People stuck in a US airport due to Trump’s travel ban (File Photo)
People stuck in a US airport due to Trump’s travel ban (File Photo)

For the second time in a week, the US government lawyers will try to persuade a federal appeals court to reinstate US President Donald Trump’s revised travel ban and once again, they can expect plenty of questions on Monday about whether the ban was designed to discriminate against Muslims.

A three-judge panel of the 9th US Circuit Court of Appeals has scheduled arguments in Seattle over Hawaii’s lawsuit challenging the travel ban that would suspend the nation’s refugee program and temporarily bar new visas for citizens of Iran, Libya, Somalia, Sudan, Syria and Yemen, ABC reported.

Last week, judges on the 4th Circuit Court of Appeals heard arguments over whether to affirm a Maryland judge’s decision putting the ban on ice.
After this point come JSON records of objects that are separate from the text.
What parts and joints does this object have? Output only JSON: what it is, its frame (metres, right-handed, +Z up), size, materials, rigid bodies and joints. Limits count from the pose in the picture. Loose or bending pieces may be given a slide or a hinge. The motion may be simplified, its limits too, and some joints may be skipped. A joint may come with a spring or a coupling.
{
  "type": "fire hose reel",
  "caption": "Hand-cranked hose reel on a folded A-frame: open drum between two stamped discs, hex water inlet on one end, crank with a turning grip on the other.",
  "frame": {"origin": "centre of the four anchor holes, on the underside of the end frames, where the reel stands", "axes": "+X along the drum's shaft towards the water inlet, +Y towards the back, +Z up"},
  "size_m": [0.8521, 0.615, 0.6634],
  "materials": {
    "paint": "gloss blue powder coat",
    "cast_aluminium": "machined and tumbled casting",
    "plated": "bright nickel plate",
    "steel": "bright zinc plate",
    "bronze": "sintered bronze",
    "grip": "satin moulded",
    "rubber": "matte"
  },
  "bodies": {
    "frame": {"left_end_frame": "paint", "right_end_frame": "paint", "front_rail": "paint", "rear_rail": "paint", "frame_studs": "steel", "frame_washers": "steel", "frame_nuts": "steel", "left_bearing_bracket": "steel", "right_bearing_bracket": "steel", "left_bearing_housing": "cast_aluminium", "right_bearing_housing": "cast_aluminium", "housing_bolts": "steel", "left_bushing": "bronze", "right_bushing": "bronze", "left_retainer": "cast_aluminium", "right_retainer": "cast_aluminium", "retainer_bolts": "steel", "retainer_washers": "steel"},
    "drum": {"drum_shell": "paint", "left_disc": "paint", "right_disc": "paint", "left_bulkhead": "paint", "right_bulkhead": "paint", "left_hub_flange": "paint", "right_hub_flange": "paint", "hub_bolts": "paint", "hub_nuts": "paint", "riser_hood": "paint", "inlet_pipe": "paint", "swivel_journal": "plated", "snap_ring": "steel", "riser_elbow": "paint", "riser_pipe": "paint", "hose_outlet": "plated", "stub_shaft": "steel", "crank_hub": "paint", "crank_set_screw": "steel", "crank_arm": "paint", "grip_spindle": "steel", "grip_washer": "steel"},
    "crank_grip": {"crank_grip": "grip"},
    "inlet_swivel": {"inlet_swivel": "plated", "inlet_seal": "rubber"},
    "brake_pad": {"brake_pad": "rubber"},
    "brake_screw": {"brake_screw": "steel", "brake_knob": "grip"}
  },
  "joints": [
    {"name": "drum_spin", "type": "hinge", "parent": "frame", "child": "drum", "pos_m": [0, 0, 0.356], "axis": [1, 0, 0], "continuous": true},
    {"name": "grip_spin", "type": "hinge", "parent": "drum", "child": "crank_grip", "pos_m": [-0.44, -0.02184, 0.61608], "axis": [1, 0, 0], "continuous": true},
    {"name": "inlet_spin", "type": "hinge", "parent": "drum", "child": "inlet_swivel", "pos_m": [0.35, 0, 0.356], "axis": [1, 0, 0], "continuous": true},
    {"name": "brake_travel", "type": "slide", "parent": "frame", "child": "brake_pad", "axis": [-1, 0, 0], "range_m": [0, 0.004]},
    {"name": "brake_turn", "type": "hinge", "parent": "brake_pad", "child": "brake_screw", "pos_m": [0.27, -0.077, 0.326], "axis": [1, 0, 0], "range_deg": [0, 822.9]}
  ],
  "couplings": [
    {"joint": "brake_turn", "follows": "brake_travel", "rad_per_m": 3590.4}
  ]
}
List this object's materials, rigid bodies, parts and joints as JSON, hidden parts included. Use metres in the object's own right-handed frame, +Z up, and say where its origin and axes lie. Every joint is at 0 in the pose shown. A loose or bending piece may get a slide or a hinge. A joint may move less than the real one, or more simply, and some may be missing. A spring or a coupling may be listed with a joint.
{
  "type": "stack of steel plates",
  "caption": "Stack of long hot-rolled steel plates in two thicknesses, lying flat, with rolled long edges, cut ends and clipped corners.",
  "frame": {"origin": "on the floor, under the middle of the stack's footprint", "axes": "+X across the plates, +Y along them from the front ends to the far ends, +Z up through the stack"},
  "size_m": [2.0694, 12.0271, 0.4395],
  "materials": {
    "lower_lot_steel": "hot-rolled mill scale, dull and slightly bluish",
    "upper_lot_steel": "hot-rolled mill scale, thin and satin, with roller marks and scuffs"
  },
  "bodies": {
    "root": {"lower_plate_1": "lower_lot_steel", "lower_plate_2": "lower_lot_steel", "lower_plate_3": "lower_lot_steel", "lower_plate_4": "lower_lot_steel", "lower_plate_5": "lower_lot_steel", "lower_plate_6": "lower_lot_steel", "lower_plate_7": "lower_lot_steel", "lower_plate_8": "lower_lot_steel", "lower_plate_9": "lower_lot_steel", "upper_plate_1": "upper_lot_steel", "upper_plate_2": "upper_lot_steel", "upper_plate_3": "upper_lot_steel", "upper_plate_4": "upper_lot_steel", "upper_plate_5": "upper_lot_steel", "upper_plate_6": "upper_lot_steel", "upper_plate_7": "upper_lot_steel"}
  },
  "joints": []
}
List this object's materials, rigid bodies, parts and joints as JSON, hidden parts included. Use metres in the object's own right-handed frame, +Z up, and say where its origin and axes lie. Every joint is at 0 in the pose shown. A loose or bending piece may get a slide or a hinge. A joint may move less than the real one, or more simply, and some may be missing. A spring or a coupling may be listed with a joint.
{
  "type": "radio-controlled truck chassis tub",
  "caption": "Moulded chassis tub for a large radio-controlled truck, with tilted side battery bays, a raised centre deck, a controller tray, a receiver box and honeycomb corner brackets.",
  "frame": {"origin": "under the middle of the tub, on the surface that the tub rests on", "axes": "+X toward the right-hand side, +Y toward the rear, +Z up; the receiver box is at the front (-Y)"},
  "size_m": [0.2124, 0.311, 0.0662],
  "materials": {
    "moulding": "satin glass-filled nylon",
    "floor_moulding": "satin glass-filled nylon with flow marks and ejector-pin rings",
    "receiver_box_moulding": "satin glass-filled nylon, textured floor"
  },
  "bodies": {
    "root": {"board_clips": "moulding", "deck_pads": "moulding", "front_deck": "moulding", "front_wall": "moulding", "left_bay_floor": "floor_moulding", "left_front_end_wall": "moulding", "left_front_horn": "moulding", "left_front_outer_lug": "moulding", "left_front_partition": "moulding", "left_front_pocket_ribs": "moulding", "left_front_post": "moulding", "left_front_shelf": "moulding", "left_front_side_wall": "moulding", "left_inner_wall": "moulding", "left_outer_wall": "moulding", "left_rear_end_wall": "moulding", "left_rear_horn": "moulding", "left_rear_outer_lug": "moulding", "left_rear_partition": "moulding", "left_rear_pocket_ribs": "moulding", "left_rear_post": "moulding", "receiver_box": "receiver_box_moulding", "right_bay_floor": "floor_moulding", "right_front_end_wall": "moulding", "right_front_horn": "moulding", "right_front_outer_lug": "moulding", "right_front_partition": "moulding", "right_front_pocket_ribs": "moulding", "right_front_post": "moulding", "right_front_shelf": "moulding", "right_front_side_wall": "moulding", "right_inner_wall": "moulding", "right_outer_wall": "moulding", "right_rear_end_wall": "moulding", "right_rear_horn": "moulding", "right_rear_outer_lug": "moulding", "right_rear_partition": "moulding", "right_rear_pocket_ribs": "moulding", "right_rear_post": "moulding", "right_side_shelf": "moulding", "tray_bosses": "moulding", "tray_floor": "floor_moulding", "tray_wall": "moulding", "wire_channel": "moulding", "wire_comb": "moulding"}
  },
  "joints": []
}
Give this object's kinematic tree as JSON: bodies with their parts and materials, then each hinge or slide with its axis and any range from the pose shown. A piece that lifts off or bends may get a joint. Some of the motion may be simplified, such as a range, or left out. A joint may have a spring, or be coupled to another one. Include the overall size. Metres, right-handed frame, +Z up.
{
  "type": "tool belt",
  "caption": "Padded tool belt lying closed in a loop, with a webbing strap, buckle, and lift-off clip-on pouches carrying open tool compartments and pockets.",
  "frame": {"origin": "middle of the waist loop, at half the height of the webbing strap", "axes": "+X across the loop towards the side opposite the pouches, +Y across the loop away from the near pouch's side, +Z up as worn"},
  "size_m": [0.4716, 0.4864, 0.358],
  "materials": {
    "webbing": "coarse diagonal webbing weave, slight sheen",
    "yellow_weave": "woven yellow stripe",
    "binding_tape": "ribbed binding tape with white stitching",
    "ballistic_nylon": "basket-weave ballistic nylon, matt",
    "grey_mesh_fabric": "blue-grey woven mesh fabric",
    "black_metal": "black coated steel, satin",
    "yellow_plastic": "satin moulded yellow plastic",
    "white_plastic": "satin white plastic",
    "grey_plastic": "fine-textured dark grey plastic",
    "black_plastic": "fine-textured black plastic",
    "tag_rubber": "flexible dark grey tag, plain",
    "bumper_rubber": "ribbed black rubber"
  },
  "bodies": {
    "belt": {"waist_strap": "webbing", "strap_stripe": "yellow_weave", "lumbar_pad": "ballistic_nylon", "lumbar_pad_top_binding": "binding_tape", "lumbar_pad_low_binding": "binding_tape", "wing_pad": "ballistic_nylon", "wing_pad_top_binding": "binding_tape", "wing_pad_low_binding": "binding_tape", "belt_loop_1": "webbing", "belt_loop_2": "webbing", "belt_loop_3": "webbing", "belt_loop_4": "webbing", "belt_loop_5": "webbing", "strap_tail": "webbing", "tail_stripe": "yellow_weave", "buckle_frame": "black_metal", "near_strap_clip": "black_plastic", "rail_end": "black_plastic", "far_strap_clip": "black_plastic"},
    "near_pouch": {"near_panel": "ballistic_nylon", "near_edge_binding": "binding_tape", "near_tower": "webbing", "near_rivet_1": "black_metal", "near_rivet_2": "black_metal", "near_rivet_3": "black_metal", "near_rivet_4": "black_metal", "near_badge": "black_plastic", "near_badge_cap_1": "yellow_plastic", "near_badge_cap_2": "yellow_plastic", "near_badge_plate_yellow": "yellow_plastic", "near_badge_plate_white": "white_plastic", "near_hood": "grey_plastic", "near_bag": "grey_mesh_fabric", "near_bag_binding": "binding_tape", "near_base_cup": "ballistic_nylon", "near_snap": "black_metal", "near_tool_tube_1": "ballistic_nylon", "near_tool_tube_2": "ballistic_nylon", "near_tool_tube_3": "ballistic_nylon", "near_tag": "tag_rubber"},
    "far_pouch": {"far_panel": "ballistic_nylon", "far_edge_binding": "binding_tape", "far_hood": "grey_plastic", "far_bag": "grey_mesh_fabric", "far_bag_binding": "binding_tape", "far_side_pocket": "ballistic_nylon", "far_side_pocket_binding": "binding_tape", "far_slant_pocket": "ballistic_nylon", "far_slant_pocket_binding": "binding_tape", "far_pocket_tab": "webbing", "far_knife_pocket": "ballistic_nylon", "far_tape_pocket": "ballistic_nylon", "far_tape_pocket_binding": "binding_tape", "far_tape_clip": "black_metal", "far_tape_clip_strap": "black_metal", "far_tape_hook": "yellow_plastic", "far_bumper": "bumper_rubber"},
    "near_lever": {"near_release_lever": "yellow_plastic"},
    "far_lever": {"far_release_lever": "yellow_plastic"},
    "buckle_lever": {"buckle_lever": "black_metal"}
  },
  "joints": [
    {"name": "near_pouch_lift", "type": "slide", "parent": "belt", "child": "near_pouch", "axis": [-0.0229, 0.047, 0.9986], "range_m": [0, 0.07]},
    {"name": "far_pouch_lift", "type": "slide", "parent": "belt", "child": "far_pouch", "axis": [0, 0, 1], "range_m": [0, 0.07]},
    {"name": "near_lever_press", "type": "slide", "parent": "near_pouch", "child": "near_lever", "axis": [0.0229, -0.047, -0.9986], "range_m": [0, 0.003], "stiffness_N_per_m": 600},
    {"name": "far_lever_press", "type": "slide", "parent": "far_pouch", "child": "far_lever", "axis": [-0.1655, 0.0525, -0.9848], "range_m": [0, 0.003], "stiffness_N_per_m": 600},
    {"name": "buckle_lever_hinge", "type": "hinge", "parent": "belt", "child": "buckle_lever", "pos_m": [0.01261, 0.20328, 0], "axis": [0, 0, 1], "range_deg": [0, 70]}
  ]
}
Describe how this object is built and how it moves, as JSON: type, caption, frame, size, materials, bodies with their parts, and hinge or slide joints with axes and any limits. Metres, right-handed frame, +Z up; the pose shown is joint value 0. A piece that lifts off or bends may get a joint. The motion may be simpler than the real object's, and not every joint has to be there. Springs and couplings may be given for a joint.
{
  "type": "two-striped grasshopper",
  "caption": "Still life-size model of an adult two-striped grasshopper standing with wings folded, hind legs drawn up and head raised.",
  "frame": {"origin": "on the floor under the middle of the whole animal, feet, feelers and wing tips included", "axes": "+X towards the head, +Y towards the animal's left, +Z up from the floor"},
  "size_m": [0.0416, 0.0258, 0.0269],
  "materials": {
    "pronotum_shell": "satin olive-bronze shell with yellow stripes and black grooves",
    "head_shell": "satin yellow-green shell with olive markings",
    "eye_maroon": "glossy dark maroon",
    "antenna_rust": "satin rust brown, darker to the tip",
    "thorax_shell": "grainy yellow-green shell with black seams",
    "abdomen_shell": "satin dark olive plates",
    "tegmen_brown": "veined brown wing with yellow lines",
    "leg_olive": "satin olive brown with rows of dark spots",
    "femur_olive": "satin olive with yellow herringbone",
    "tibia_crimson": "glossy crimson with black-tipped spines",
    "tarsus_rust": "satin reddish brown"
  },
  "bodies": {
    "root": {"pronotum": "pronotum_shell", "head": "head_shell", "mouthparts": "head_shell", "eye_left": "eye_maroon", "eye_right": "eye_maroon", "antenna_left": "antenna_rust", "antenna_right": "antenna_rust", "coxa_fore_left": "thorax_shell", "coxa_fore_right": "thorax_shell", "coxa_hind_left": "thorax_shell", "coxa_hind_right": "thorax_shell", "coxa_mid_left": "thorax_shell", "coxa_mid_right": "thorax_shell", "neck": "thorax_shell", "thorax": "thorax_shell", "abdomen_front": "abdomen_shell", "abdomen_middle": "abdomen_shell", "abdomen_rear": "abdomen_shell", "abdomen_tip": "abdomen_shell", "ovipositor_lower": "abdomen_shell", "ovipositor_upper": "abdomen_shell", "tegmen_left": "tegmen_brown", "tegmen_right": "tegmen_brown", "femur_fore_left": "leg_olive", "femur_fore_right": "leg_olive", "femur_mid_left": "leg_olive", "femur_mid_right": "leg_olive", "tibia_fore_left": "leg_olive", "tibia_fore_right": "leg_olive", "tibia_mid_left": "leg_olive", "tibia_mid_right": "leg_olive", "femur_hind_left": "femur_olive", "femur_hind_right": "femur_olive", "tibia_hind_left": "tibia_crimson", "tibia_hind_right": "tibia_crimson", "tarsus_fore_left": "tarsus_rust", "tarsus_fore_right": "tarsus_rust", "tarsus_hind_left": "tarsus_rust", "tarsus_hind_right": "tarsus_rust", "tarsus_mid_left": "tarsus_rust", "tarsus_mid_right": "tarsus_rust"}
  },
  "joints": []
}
They peppered Acting Solicitor General Jeffrey Wall with questions about whether they could consider Trump’s campaign statements calling for a ban on Muslims entering the US, with one judge asking if there was anything other than “willful blindness” that would prevent them from doing so.

Monday’s arguments mark the second time Trump’s efforts to restrict immigration from certain Muslim-majority nations have reached the San Francisco-based 9th Circuit.

After Trump issued his initial travel ban on a Friday in late January, bringing chaos and protests to airports around the country, a Seattle judge blocked its enforcement nationwide—a decision that was unanimously upheld by a three-judge 9th Circuit panel.

“We are going to take our case as far as it needs to go, including all the way up to the Supreme Court,” President Trump said at a campaign rally in Nashville, shortly after the decision was issued by a federal judge in Hawaii. “We are going to win. We are going to keep our citizens safe, believe me,” Trump said.

The arguments to be heard Monday in Seattle follow US District Court Judge Derrick K. Watson’s March 16 decision that thwarted implementation of the overhauled version of Trump’s controversial policy.